Instructions to follow – Reproduce exactly the lines below from the one containing "checks and export" through the one containing "# millimetres, because", including both, and nothing else.

Data segment –
------------------------

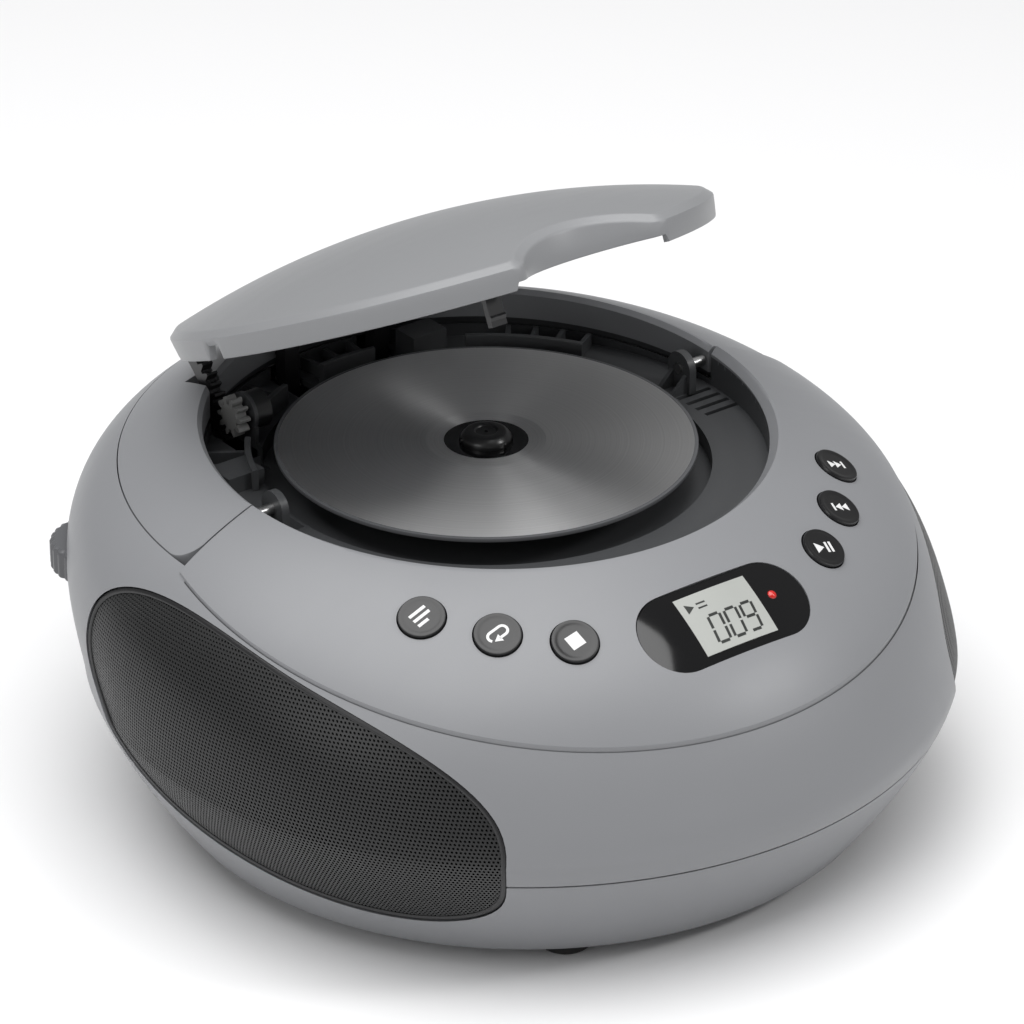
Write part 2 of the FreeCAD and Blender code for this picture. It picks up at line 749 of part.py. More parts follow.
def display_window():
    """The glossy pill-shaped window with openings for the screen and the lamp."""
    block = on_surface(together(pill("window_length - 0.5", "window_width - 0.5", 30)), 0, dim("display_y"))
    return skin(cut(block, display_cut(LCD_WIDTH + 0.1, LCD_HEIGHT + 0.1), led_pin(1.3)), outer, inner)


# ---------------------------------------------------------------- electronics
def inner_frame():
    """The shelf inside the case, with its legs, board posts and the upper screw posts."""
    shelf = cut(common(box((132, 184, 2), (0, 26, 54)), inner), box((18, 40, 4), (INLET_X, 118, 53)))
    legs = [cylinder(3.5, 46, (x, y, 8.01)) for x in (-45, 45) for y in (-26, 64)]
    pegs = [cylinder(3, 3, (x, y, 55)) for x in (-42, 42) for y in (14, 66)]
    posts = [
        cut(cylinder(4, 44, (x, y, 29.2)), cylinder(1.6, 12, (x, y, 28)))
        for x, y in SCREW_PLACES
    ]
    return fuse(shelf, *legs, *pegs, *posts)


def main_board():
    board = box((92, 60, 1.6), (0, 40, 58.02))
    return cut(board, *[cylinder(1.6, 10, (x, y, 54)) for x in (-42, 42) for y in (14, 66)])


def board_parts():
    """Chips, capacitors and a heat sink on the main board."""
    chips = [box((14, 14, 1.6), (x, 30, 59.64)) for x in (-24, 0, 24)]
    cans = [cylinder(5, 12, (x, 58, 59.64)) for x in (-32, -20, -8)]
    fins = [box((2, 12, 12), (14 + 5 * index, 56, 59.64)) for index in range(5)]
    sink = fuse(box((30, 3, 12), (24, 50, 59.64)), *fins)
    return together(*chips, *cans, sink)


def power_transformer():
    """Laminated core with its winding, on the floor in front of the battery bay."""
    return fuse(box((44, 22, 34), (0, -54, 8.02)), box((28, 36, 26), (0, -54, 12.02)))


def power_inlet():
    """Two-pin inlet: a shroud open to the rear, with its pins."""
    socket = box((9.4, 20, 5.6), (INLET_X, 117.4, INLET_Z - 2.8))
    shroud = cut(box((12.4, 24, 8.4), (INLET_X, 113, INLET_Z - 4.2)), socket)
    pins = [cylinder(0.9, 18, (INLET_X + side * 2.4, 106, INLET_Z), "y") for side in SIDES]
    return fuse(shroud, *pins)


def rear_wall(x):
    """How far back the outside of the case is at the jacks' height."""
    return 8.1 + math.sqrt(124 ** 2 - x ** 2)


def rear_jacks():
    """Two 3.5 mm sockets."""
    jacks = []
    for x in JACK_X:
        back = rear_wall(x)
        body = fuse(
            box((9, 12, 9), (x, back - 12.7, JACK_Z - 4.5)),
            cylinder(3.6, 7.2, (x, back - 7.2, JACK_Z), "y"),
        )
        jacks.append(cut(body, cylinder(1.8, 13, (x, back - 12, JACK_Z), "y")))
    return together(*jacks)


def mode_switch():
    """The rear slide switch's knob on its foot."""
    knob = box((6, 8, 4.6), (SWITCH_X - 4, 127, INLET_Z - 2.3))
    return fuse(knob, box((9, 2, 8), (SWITCH_X - 4, 122.5, INLET_Z - 4)))


def volume_wheel():
    """The knurled thumb wheel that stands out of the left rear of the case."""
    wheel = cylinder("wheel_radius", "wheel_thick", wheel_place("wheel_height"))
    grooves = []
    for index in range(36):
        angle = f"{10 * index} * 1deg"
        x = f"wheel_x + wheel_radius * cos({angle})"
        y = f"wheel_y + wheel_radius * sin({angle})"
        spot = (x, y, "wheel_height - 1")
        grooves.append(cylinder(0.6, "wheel_thick + 2", spot))
    return cut(wheel, together(*grooves))


def volume_potentiometer():
    post = cylinder(5, 6, wheel_place("wheel_height - 6.4"))
    return fuse(post, box((18, 18, 4), ("wheel_x + 9", "wheel_y - 9", "wheel_height - 6.4")))


# ---------------------------------------------------------------- speakers
def speaker_turn():
    out = grille_out()
    place_of_front = out * 103 + Vector(0, 0, dim("speaker_height"))
    return Placement(place_of_front, Rotation(Vector(0, 0, 1), out))


def speaker_frame():
    """Basket and magnet of the left speaker."""
    basket = turned((
        (27, "0"), ("speaker_radius", "0"), ("speaker_radius", -2), (29, -2.5), (16, -18), ("0", -18),
        ("0", -16), (14.5, -16),
    ))
    magnet, cap = cylinder(14, 10, (0, 0, -28)), cylinder(11, 1.5, (0, 0, -29.5))
    return copied(fuse(basket, magnet, cap), speaker_turn())


def speaker_cone():
    paper = turned((
        ("0", -9), (6.8, -9.8), (8, -12.2), (26, -1.2), (26.8, -0.3), (25.2, -0.3), (8.6, -10.8),
        (6.8, -8), ("0", -7.2),
    ))
    return copied(paper, speaker_turn())


# ---------------------------------------------------------------- base
FOOT_PLACES = ((-46, -78), (46, -78), (-42, 82), (42, 82))
LATCH_X = 0


def rubber_feet():
    return together(*[
        fuse(
            cylinder("foot_radius", "base_height - 1", (x, y, 1)),
            cone("foot_radius - 1", "foot_radius", 1, (x, y, 0)),
        )
        for x, y in FOOT_PLACES
    ])


def battery_door():
    door = box(("bay_length + 5.4", "bay_width + 5.4", 2), ("0", "bay_y", "base_height"))
    pocket = box((15, 11, 4), (LATCH_X, "bay_y - bay_width / 2 + 3", "base_height - 1"))
    rib = ("bay_length - 8", 0.8, 0.8)
    ribs = [box(rib, ("0", f"bay_y + {12 * side}", "base_height + 1.99")) for side in SIDES]
    return fuse(cut(door, pocket), *ribs)


def door_latch():
    """The sprung slider that locks the battery door."""
    plate_part = box((14, 7.4, 1.6), (LATCH_X, "bay_y - bay_width / 2 + 1.5", "base_height + 0.2"))
    grip = [
        box((10, 0.5, 0.5), (LATCH_X, f"bay_y - bay_width / 2 + {offset}", "base_height - 0.2"))
        for offset in (0, 1.5, 3)
    ]
    return fuse(plate_part, *grip)


def battery_tray():
    """The battery bay's walls and roof, open below."""
    outside = ("bay_length - 0.4", "bay_width - 0.4", "bay_depth - 2.2")
    inside = ("bay_length - 3.6", "bay_width - 3.6", "bay_depth - 3.8")
    block = box(outside, ("0", "bay_y", "base_height + 3.2"))
    hollow = box(inside, ("0", "bay_y", "base_height + 3.1"))
    return cut(block, hollow)


def battery_contacts():
    """Cone springs at one end of the bay and flat contacts at the other."""
    parts = []
    for side in SIDES:
        y = f"bay_y + {side} * 14"
        parts.append(cone(6, 3, 7, ("2.2 - bay_length / 2", y, 21), "x"))
        parts.append(box((0.6, 14, 14), ("bay_length / 2 - 2.6", y, 14)))
    return together(*parts)


def case_screws():
    screws = []
    for x, y in SCREW_PLACES:
        slots = [box((4.4, 0.9, 1), (x, y, 6.4)), box((0.9, 4.4, 1), (x, y, 6.4))]
        head = cut(cylinder(3.1, 2.4, (x, y, 6.5)), *slots)
        screws.append(fuse(head, cylinder(1.5, 26, (x, y, 8))))
    return together(*screws)


node("lower_case", lower_case())
node("upper_case", upper_case())
node("handle_tray", handle_tray())
node("control_panel", control_panel())
node("carry_handle", carry_handle())
node("well_wall", well_wall())
node("disc_well", disc_well())
node("handle_brackets", handle_brackets())
node("handle_pins", together(*[
    cylinder(1.55, 9.5, (f"{side} * 75 - 4.75", "disc_y + 1", "well_floor + 6.82"), "x") for side in SIDES
]))
node("lid_cover", lid_cover())
node("lid_hinge_arms", lid_hinge_arms())
node("lid_sector", lid_sector())
node("lid_catch", lid_catch())
node("hinge_pin", cylinder("hinge_pin", "2 * arm_x + 18", ("-arm_x - 9", *HINGE), "x"))
node("hinge_bosses", hinge_bosses())
node("lid_spring", tube(3.6, "hinge_pin + 0.2", 20, ("-10", *HINGE), "x"))
node("damper_gear", damper_gear())
node("damper_body", damper_body())
node("damper_bracket", damper_bracket())
node("compact_disc", tube("disc_radius", "disc_hole", "disc_thick", on_disc_axis("disc_height")))
node("spindle_hub", spindle_hub())
motor_base = on_disc_axis("deck_height - 2.02 - motor_height")
node("spindle_motor", cylinder("motor_radius", "motor_height", motor_base))
node("optical_sled", optical_sled())
node("sled_rails", sled_rails())
node("mechanism_deck", mechanism_deck())
node("deck_dampers", deck_dampers())
for name, x, y in key_places():
    node(name, key(x, y))
node("key_switches", key_switches())
node("display_window", display_window())
node("lcd_glass", skin(display_cut(LCD_WIDTH, LCD_HEIGHT), outer, inner))
node("status_led", skin(led_pin(1.2), outer, inner))
node("inner_frame", inner_frame())
node("main_board", main_board())
node("board_parts", board_parts())
node("power_transformer", power_transformer())
node("power_inlet", power_inlet())
node("rear_jacks", rear_jacks())
node("mode_switch", mode_switch())
node("volume_wheel", volume_wheel())
node("volume_potentiometer", volume_potentiometer())
face, back_face = pebble("grille_sunk"), pebble("grille_sunk + grille_thick")
grille_body = cut(grille_prism(0.4), front_zone("panel_radius + 1"))
left_grille = node("left_grille", skin(grille_body, face, back_face))
left_frame = node("left_speaker_frame", speaker_frame())
left_cone = node("left_speaker_cone", speaker_cone())
node("right_grille", mirrored(left_grille))
node("right_speaker_frame", mirrored(left_frame))
node("right_speaker_cone", mirrored(left_cone))
node("rubber_feet", rubber_feet())
node("battery_door", battery_door())
node("door_latch", door_latch())
node("battery_tray", battery_tray())
node("battery_contacts", battery_contacts())
node("case_screws", case_screws())

# ---------------------------------------------------------------- checks and export
doc.recompute()
for item in doc.Objects:
    if "Invalid" in item.State or "Error" in item.State:
        raise RuntimeError(f"{item.Name} ({item.Label}) did not recompute: {item.State}")
for label, item in NODES.items():
    if item.Shape.isNull() or not item.Shape.isValid() or not item.Shape.Solids:
        raise RuntimeError(f"{label} has no valid solid")

os.makedirs("parts", exist_ok=True)
for label, item in NODES.items():
    item.Shape.exportStep(f"parts/{label}.step")
print(f"{len(NODES)} nodes written")
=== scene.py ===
# %% [markdown]
# # A portable CD player, finished in Blender
# The player is a round grey pebble with an open lid, a disc in its well, six keys, a small
# screen and two oval speaker grilles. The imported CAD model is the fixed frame: it gives every
# place, and every piece made here rides on one of its bodies. Sizes inside the mesh code are
# millimetres, because that is how such a part is drawn, and become metres when a mesh is made.

import json
import math

import bmesh
import bpy
import numpy as np
from mathutils import Matrix, Vector


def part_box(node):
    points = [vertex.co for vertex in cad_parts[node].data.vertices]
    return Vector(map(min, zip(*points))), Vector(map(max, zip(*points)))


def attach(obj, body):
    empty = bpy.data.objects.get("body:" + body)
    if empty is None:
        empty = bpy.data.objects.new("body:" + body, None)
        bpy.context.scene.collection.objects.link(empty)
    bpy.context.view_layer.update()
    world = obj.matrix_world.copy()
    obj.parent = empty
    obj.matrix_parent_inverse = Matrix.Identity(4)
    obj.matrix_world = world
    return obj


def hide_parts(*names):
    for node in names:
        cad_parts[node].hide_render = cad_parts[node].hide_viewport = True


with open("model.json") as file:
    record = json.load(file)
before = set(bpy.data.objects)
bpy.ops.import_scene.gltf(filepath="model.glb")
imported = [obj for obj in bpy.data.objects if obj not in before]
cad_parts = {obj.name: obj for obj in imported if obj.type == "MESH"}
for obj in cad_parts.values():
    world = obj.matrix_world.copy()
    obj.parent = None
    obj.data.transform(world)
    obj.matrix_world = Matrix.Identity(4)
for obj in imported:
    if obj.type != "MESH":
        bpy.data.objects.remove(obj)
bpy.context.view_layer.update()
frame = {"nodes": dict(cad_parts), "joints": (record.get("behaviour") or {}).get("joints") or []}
MM = 0.001
scene = bpy.context.scene


# %% [markdown]
# ## Camera, floor and light
# The camera stands at the front left with a long lens, so that the ovals stay true. The floor
# is one large pale plane. The light is a white room with a large soft lamp overhead, a small
# one that draws the fans on the disc, and a fill from the left.

# %% Camera
LOOK_TURN, LOOK_DOWN, LOOK_AWAY = math.radians(-37.4), math.radians(27.75), 1500.0
LENS = 186.6
AIM_RIGHT, AIM_UP = 7.28, -19.55
disc_low, disc_high = (np.array(corner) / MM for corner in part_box("compact_disc"))
disc_middle = np.array([*(disc_low + disc_high)[:2] / 2, disc_low[2]])
back = np.array([math.sin(LOOK_TURN) * math.cos(LOOK_DOWN),
                 -math.cos(LOOK_TURN) * math.cos(LOOK_DOWN), math.sin(LOOK_DOWN)])
right = np.array([math.cos(LOOK_TURN), math.sin(LOOK_TURN), 0.0])
up = np.cross(back, right)
stand = disc_middle + AIM_RIGHT * right + AIM_UP * up + LOOK_AWAY * back

camera = bpy.data.objects.new("camera", bpy.data.cameras.new("camera"))
camera.data.lens, camera.data.sensor_width = LENS, 36.0
camera.data.clip_start, camera.data.clip_end = 0.05, 20.0
turn = Matrix([[right[k], up[k], back[k]] for k in range(3)]).to_4x4()
camera.matrix_world = Matrix.Translation(Vector(stand) * MM) @ turn
scene.collection.objects.link(camera)
scene.camera = camera
print("camera stands at", np.round(stand, 1), "mm")

# %% Lights and room
scene.view_settings.view_transform = "Standard"
scene.view_settings.look = "None"
ROOM_LEVEL = 0.27
room = bpy.data.worlds.new("room")
room.use_nodes = True
scene.world = room
room.node_tree.nodes["Background"].inputs["Color"].default_value = (1.0, 1.0, 1.0, 1.0)
room.node_tree.nodes["Background"].inputs["Strength"].default_value = ROOM_LEVEL


def add_light(name, place, aim, size, power):
    """A square soft light at a place in metres, aimed at a point."""
    lamp = bpy.data.lights.new(name, "AREA")
    lamp.size, lamp.energy = size, power
    item = bpy.data.objects.new(name, lamp)
    item.location = place
    item.rotation_euler = (Vector(aim) - Vector(place)).to_track_quat("-Z", "Y").to_euler()
    scene.collection.objects.link(item)


CENTRE = (0.0, 0.0, 0.07)
LIGHTS = (
    ("top light", (-0.25, 0.0, 1.5), (-0.25, 0.0, 0.0), 1.65, 31.0),
    ("disc light", (0.81, -0.93, 0.95), CENTRE, 0.25, 4.5),
    ("left light", (-1.3, -0.3, 0.7), CENTRE, 0.7, 3.0),
)
for light in LIGHTS:
    add_light(*light)
print(len(LIGHTS), "soft lights")


# %% [markdown]
# ## Shader maths
# A finish is a few lines of arithmetic on textures. One small class wraps a socket so that
# sums and products can be written as such, and another builds a material and adds any node
# by its type, its settings and what goes into its sockets.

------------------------

Exercise output –
# ---------------------------------------------------------------- checks and export
doc.recompute()
for item in doc.Objects:
    if "Invalid" in item.State or "Error" in item.State:
        raise RuntimeError(f"{item.Name} ({item.Label}) did not recompute: {item.State}")
for label, item in NODES.items():
    if item.Shape.isNull() or not item.Shape.isValid() or not item.Shape.Solids:
        raise RuntimeError(f"{label} has no valid solid")

os.makedirs("parts", exist_ok=True)
for label, item in NODES.items():
    item.Shape.exportStep(f"parts/{label}.step")
print(f"{len(NODES)} nodes written")
=== scene.py ===
# %% [markdown]
# # A portable CD player, finished in Blender
# The player is a round grey pebble with an open lid, a disc in its well, six keys, a small
# screen and two oval speaker grilles. The imported CAD model is the fixed frame: it gives every
# place, and every piece made here rides on one of its bodies. Sizes inside the mesh code are
# millimetres, because that is how such a part is drawn, and become metres when a mesh is made.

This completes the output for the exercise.